Time and the flow of information will tell us if he is repeating George H.W. Busch’s entrance into a Middle Eastern war because of Iraq’s alleged weapons of mass destruction and an assumption that a populace relieved of the despotic rule of Saddam Hussein would welcome our troops as heroes—and adopt a democratic form of government.
Regime change is acknowledged as one reason for this war—with Israel as our only apparent ally— against Iran. He has not explained how his attack is a guarantee of peace and stability in the region.
Trump promised he would not involve this country in another endless foreign war. But he has not announced any ending goal. Nor has he announced how Iran will be transformed into a peaceful democratic republic that is grateful to him to for eliminating the Ayatollah. It is unlikely the Iranian military will give up easily or quickly. And it is hard to think that this war can be won without American boots on the ground and American bodies in it.
It is already more than an American-Israeli war against Iran. Iranian missiles have hit other countries friendly to the Trumpian effort. Three American lives have been lost. Nine Israeli people are dead. The United Arab Emirates reports three deaths.
Trump has admitted, “Sadly, there will likely be more before it ends.”
“That’s the way it is,” he said.
His actions have united our allies and our enemies. Russia has called it “an unprovoked armed aggression” China has expressed “deep concern” and has urged respect for Iran’s security, territorial integrity, and respect for its sovereignty—-something it has not suggest Russia do in is Ukraine war. Europe is keeping its distance. The European Council President calls the attacks “deeply disarming” and calls for full respect for international law.
Good luck with that one.
France, Germany, and the United Kingdom have condemned the Iranian retaliatory missile attacks that have expanded the conflict to other countries such as Sudi Arabia, Qatar, Kuwait, Jordan and the Arab Emirates agree.
Congress is waiting to hear about all of this, officially, and might soon be considering stiffening the War Powers Act because of Trump’s attack on Iran as well as his miliary action in deposing Venezuela’s leader.
Is it only an effort to take away Iran’s nuclear capability. Or are his conquests, or planned conquests in Venezuela and Iran focused on controlling much of the world’s oil supply and weaponizing it?

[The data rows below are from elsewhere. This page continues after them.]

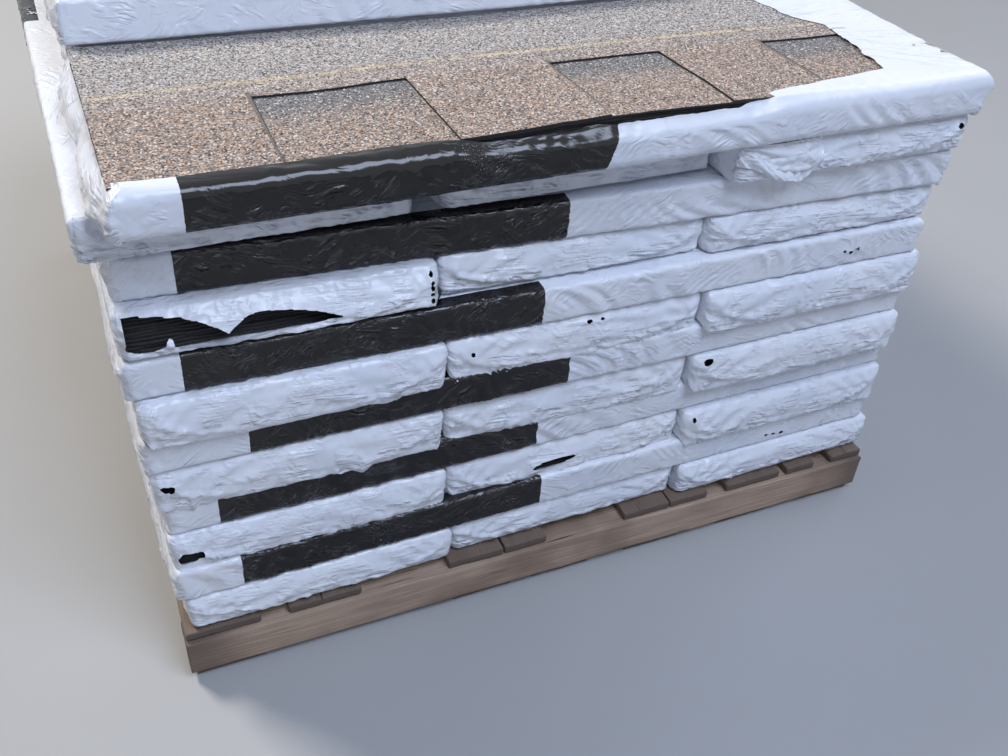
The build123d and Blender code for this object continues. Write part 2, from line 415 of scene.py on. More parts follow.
# %% [markdown]
# Handling leaves slits and holes in the film. A hole is a polygon on a face of the wrap. Cells whose
# middle is inside it are dropped, and the points around them move to its rim, so the hole has a clean
# edge at any mesh size. The rim curls outwards, as torn film does, and catches the light. A boolean
# would do the same with far more trouble on a creased surface.

# %% Cut a hole in a grid
def inside(polygon, x, y):
    """True where a point lies in the polygon, by counting edges to its right."""
    found = np.zeros(np.shape(x), bool)
    for (x1, y1), (x2, y2) in zip(polygon, np.roll(polygon, -1, axis=0)):
        crosses = (y1 > y) != (y2 > y)
        rise = y2 - y1 if y2 != y1 else 1e-9
        found ^= crosses & (x < (x2 - x1) * (y - y1) / rise + x1)
    return found


def to_rim(polygon, x, y):
    """The nearest points on the polygon's edges."""
    best = np.full(np.shape(x), 1e9)
    rim_x, rim_y = np.array(x, float), np.array(y, float)
    for (x1, y1), (x2, y2) in zip(polygon, np.roll(polygon, -1, axis=0)):
        dx, dy = x2 - x1, y2 - y1
        share = np.clip(((x - x1) * dx + (y - y1) * dy) / max(dx * dx + dy * dy, 1e-9), 0, 1)
        near_x, near_y = x1 + share * dx, y1 + share * dy
        gap = np.hypot(near_x - x, near_y - y)
        closer = gap < best
        best = np.where(closer, gap, best)
        rim_x, rim_y = np.where(closer, near_x, rim_x), np.where(closer, near_y, rim_y)
    return rim_x, rim_y


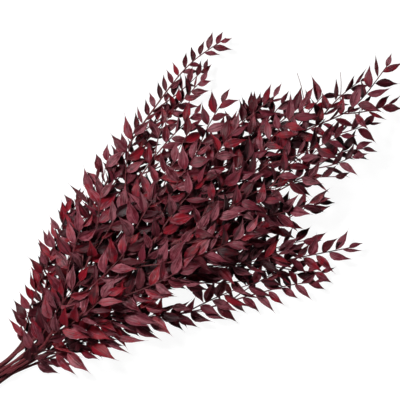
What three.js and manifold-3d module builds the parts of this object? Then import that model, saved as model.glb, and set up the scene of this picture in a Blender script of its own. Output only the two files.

Trump has offered no cogent reason for his attack, especially after withdrawing from an agreement that might have made it unnecessary.
If he thinks this conflict with Iran is going to reverse his increasing unpopularity, he’ll find that each American soldier death in what we now can call Trump’s War certainly will not improve his standing.
The United States fought a two-front foreign war in the 1940s in Europe and in Asia. But no President ever has fought a war against an enemy abroad and also fought one against people in his own country until Donald Trump.
Lord knows how all of this will end. But there will be more American blood spilled. In every war there has been a first casualty and nobody ever has found a way to calculate how many more there will be.
“That’s the way it is,” says the man who is causing this.
I think the Vietnam War was fought abroad at the same time the President was fighting a war at home. I’d say the same about the Iraq War knowing that at home, those of us against Bush/Cheney felt less powerful.